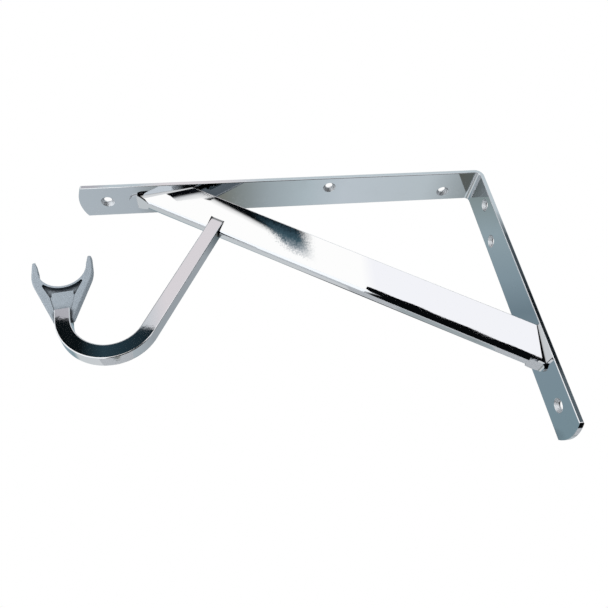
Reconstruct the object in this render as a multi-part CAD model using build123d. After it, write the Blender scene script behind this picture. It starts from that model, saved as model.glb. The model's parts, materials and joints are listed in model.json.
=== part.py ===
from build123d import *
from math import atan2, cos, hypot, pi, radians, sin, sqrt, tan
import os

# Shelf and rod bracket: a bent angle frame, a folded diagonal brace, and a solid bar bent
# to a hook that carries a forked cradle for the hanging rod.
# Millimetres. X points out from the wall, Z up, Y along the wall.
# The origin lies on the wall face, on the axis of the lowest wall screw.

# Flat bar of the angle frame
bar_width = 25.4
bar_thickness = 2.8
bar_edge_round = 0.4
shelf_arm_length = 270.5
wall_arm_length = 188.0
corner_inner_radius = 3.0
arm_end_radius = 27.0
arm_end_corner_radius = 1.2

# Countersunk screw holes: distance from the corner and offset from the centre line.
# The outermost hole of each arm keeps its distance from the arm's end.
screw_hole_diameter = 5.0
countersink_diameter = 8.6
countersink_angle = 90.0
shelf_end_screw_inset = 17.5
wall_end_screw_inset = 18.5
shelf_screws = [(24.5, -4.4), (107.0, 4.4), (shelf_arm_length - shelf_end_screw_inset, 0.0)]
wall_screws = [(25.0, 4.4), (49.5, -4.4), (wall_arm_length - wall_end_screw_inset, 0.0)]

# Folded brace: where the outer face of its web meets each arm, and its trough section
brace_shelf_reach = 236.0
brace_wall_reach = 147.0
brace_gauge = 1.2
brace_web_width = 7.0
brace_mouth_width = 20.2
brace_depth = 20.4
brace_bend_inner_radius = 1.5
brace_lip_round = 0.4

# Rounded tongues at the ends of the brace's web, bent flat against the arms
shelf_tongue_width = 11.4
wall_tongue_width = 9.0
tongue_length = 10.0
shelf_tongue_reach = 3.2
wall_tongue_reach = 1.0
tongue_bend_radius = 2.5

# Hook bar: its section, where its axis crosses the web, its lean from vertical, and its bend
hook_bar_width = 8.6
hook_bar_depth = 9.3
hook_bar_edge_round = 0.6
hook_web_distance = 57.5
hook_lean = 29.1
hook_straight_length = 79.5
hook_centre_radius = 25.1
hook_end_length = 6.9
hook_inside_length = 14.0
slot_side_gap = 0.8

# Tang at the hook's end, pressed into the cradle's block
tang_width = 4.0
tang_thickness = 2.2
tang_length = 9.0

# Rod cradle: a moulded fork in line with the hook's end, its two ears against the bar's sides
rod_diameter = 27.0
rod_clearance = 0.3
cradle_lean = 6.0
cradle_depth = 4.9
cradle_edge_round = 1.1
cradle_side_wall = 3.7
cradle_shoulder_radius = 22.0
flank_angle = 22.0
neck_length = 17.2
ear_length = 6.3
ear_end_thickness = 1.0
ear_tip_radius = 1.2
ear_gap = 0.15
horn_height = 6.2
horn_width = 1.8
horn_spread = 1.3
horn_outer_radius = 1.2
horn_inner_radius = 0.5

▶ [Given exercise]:
Please reproduce exactly the lines above, beginning with the first and ending with the line that contains "arm_end_corner_radius = 1.2", and include nothing outside that range.

▶ [The output]:
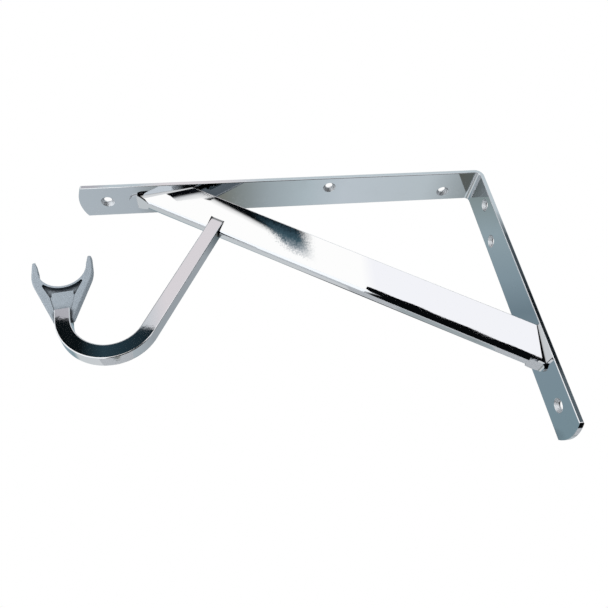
Reconstruct the object in this render as a multi-part CAD model using build123d. After it, write the Blender scene script behind this picture. It starts from that model, saved as model.glb. The model's parts, materials and joints are listed in model.json.
=== part.py ===
from build123d import *
from math import atan2, cos, hypot, pi, radians, sin, sqrt, tan
import os

# Shelf and rod bracket: a bent angle frame, a folded diagonal brace, and a solid bar bent
# to a hook that carries a forked cradle for the hanging rod.
# Millimetres. X points out from the wall, Z up, Y along the wall.
# The origin lies on the wall face, on the axis of the lowest wall screw.

# Flat bar of the angle frame
bar_width = 25.4
bar_thickness = 2.8
bar_edge_round = 0.4
shelf_arm_length = 270.5
wall_arm_length = 188.0
corner_inner_radius = 3.0
arm_end_radius = 27.0
arm_end_corner_radius = 1.2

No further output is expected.